Liberty is a word with which the French have a troubled relationship. In ancient French it included rights but these came with laws and taxes. Since 1836, Liberty has been represented in Paris by the Génie de la liberté at the Place de la Bastille, a gilded male angel clutching the torch of liberty in one hand, and the broken chains of oppression in the other.

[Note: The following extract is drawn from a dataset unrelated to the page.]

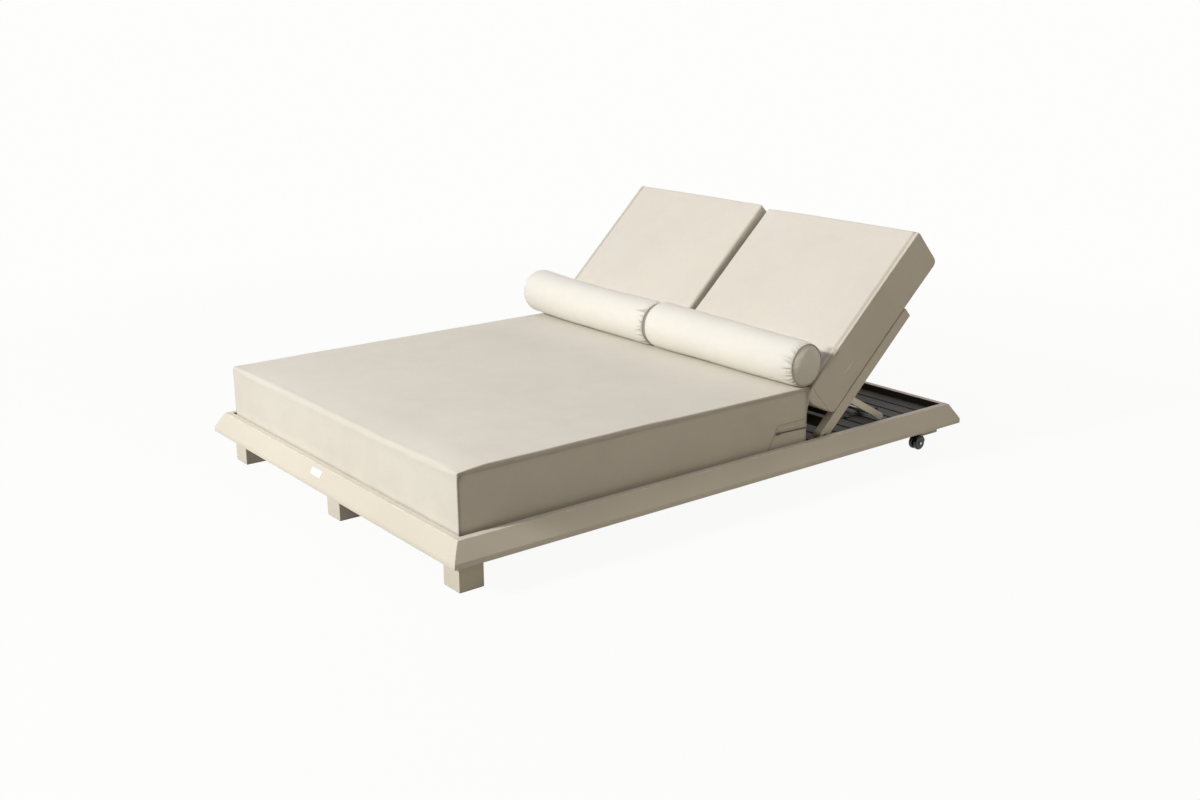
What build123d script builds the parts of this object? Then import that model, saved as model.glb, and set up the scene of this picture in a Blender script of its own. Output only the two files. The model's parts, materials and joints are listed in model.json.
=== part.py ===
from build123d import *
from math import cos, radians, sin, sqrt
import os

os.makedirs("parts", exist_ok=True)

# A double chaise lounger. Origin on the ground under the middle of the base frame, +Z up, +Y towards
# the head end, +X to the right of someone who lies on it. Every length is in millimetres.

# Base frame
frame_width = 1600.0
frame_length = 2158.0
frame_underside = 102.0
rail_height = 70.0
rail_band_height = 17.0
rail_slope_run = 31.0
rail_lip_width = 22.0
rail_wall = 3.0
rail_width = rail_slope_run + rail_lip_width
rail_top = frame_underside + rail_height
half_width = frame_width / 2
half_length = frame_length / 2
well_half_width = half_width - rail_width
well_half_length = half_length - rail_width

# Corner keys
key_width = 24.0
key_height = 30.0
key_arm = 110.0

# Deck
slat_top = 148.0
slat_thickness = 20.0
slat_wall = 1.5
slat_gap = 8.0
slat_pitch_wanted = 68.0
slat_end_clearance = 1.0
slat_edge_radius = 2.0
slat_underside = slat_top - slat_thickness
beam_depth = slat_underside - frame_underside
cross_beam_width = 86.0
beam_wall = 3.0
centre_beam_width = 40.0
bearer_width = 14.0
hinge_beam_width = 60.0
hinge_beam_wall = 3.0

# Slat screws
slat_screw_inset = 5.0
slat_screw_radius = 2.0
slat_screw_fit = 0.05
slat_screw_bite = 8.0
slat_screw_tip_gap = 0.5
slat_screw_head = 3.5
slat_screw_head_height = 1.2

# Feet and rear blocks
foot_size = 82.0
foot_side_inset = 60.0
foot_end_inset = 50.0
foot_wall = 4.0
foot_pad_height = 2.0
foot_pad_inset = 2.0
foot_edge_radius = 1.5
caster_block_height = 40.0
foot_outer_x = half_width - foot_side_inset - foot_size / 2
foot_xs = (-foot_outer_x, 0.0, foot_outer_x)
foot_names = ("left", "middle", "right")
foot_y = -half_length + foot_end_inset + foot_size / 2
caster_y = -foot_y

# Casters
caster_height = frame_underside - caster_block_height
caster_plate_size = 54.0
caster_plate_thickness = 3.0
caster_plate_corner = 5.0
caster_wheel_radius = 25.0
caster_wheel_width = 14.0
caster_wheel_edge = 5.0
caster_wheel_gap = 0.5
caster_hub_radius = 9.0
caster_hub_rise = 1.5
caster_trail = 20.0
caster_web_width = 7.0
caster_axle_radius = 3.0
caster_axle_fit = 0.05
caster_axle_head_radius = 5.0
caster_axle_head_height = 1.5
caster_hood_wall = 2.0
caster_hood_gap = 1.0
caster_hood_side_inset = 2.5
caster_stem_radius = 11.0
caster_stem_lift = 2.2
caster_neck_radius = 14.0
caster_neck_gap = 0.3
caster_neck_floor = 1.6
hood_front_share = 0.1

# Seat cushion
seat_side_gap = 12.0
seat_front_gap = 4.0
seat_hinge_distance = 86.0
seat_thickness = 197.7
seat_crown = 4.0
seat_side_draw = 5.0
seat_side_bulge = 2.5
cushion_rest_gap = 0.3
cushion_corner = 22.0
cushion_end_round = 14.0
end_round_shares = ((0.0, 0.62), (0.28, 0.26), (1.0, 0.0))
body_station_shares = (0.12, 0.3, 0.5, 0.7, 0.88)
end_crown_share = 0.6

# Back frames
hinge_head_distance = 649.0
back_rest_angles = {"right": 42.7, "left": 44.2}
back_highest_angle = 54.7
back_side_gap = 12.0
back_middle_gap = 20.0
tube_width = 30.0
tube_depth = 38.0
tube_wall = 2.5
tube_length = 543.0
tube_end_wall = 26.0
tube_deck_gap = 1.0
end_cap_depth = 16.0
end_cap_clearance = 0.1
top_rail_width = 30.0
bottom_rail_start = 26.0
bottom_rail_width = 30.0
bottom_rail_depth = 24.0
back_slat_thickness = 5.0
back_slat_width = 56.0
back_slat_count = 6
back_slat_end_gap = 8.0
hinge_y = half_length - hinge_head_distance
hinge_z = slat_top + tube_deck_gap + tube_depth / 2
back_outer_face = well_half_width - back_side_gap
back_inner_face = back_middle_gap / 2

# Hinges
hinge_pin_radius = 5.0
hinge_pin_fit = 0.05
hinge_pin_head_radius = 8.0
hinge_pin_head_height = 2.5
hinge_ear_thickness = 6.0
hinge_ear_radius = 14.0
hinge_ear_foot = 44.0
hinge_ear_gap = 0.6

# Props
prop_pivot = 166.0
prop_length = 232.5
prop_leg_depth = 24.0
prop_leg_width = 14.0
prop_leg_gap = 1.0
prop_rod_radius = 8.0
prop_rod_fit = 0.05
prop_rod_end_cover = 4.0
prop_pin_radius = 4.0
prop_pin_head_radius = 8.0
prop_pin_head_height = 2.0
prop_pin_stop_gap = 0.4
prop_angle_share = 0.693

# Racks
rack_width = 16.0
rack_inset = 90.0
rack_tip_gap = 0.7
rack_end_cover = 22.0
rack_notch_clearance = 0.3
rack_notch_drop = 3.0
rack_angles = (12.0, 28.0, 54.7)
rack_path_steps = 12

# Back cushions
back_cushion_length = 680.0
back_cushion_thickness = 160.0
back_cushion_middle_gap = 10.0
back_cushion_crown = 4.0
back_cushion_head_drop = 12.0
back_cushion_side_draw = 4.0
back_cushion_side_bulge = 2.0
back_cushion_flat_gap = 1.9
back_cushion_full_slide = 197.467
back_cushion_slide_per_degree = back_cushion_full_slide / back_highest_angle
head_drop_start_share = 0.3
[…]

Liberty may strike a pose in Paris, but other than his halo he is strikingly naked in France. The cognate of liberté, libéralisme (liberalism, see ultra-libéralisme) is actually a dirty word to the establishment. (There is further confusion with the word libertinage, which refers to uninhibited sexual practices). Liberty to make a lot of money? Not so much. Liberty to seize opportunities and break the mould? Not in France. French liberty at its most expansive seems to go no further than the right to do those things that are not otherwise forbidden. Liberty comes down to an obligation to obey the law, the source of liberty being the law itself. French attachment to the idea of liberty is in any event tenuous. When France recently changed the law to allow its intelligence agencies virtually unfettered freedom to spy on private communications, 66 per cent of French people polled said they were happy to accept reduced individual liberty in the fight against terrorism. Ultimately, French liberty eq
uals obedience.
Which leads onwards to the second part of the devise, which is equality. There’s an interesting quote in Sapiens (2014), a history of humanity by the Israeli social historian Yuval Noah Harari: ‘Ever since the French Revolution, people throughout the world have gradually come to see both equality and individual freedom as fundamental values. Yet the two values contradict each other. Equality can be ensured only by curtailing the freedoms of those who are better off. Guaranteeing that every individual will be free to do as he wishes inevitably short-changes equality. The entire political history of the world since 1789 can be seen as a series of attempts to reconcile this contradiction.’ The French themselves, still Catholics at heart and adept at simultaneously believing in two contradictory ideas, do not speak much of this contradiction, they merely repeat the trope.
And then we come to the odd one out: Fraternité seems to have been added to the slogan perhaps because things sound better in threes. Fraternity is founded in the much more ancient traditions of fellowship. The French are actually good in practical terms at being quite fraternal and friendly, even if all the kissing might make them vulnerable to viruses. But when it comes to solidarity beyond everyday politesse, maybe not so much. The French don’t give a great deal to charity. They can be pretty squalid in how they treat public spaces. A YouGov poll found 85 per cent of Parisians doubt that anyone would come to their aid if they were attacked on the Metro. And the unions don’t show much fraternal respect for their fellow French citizens when they blockade motorways.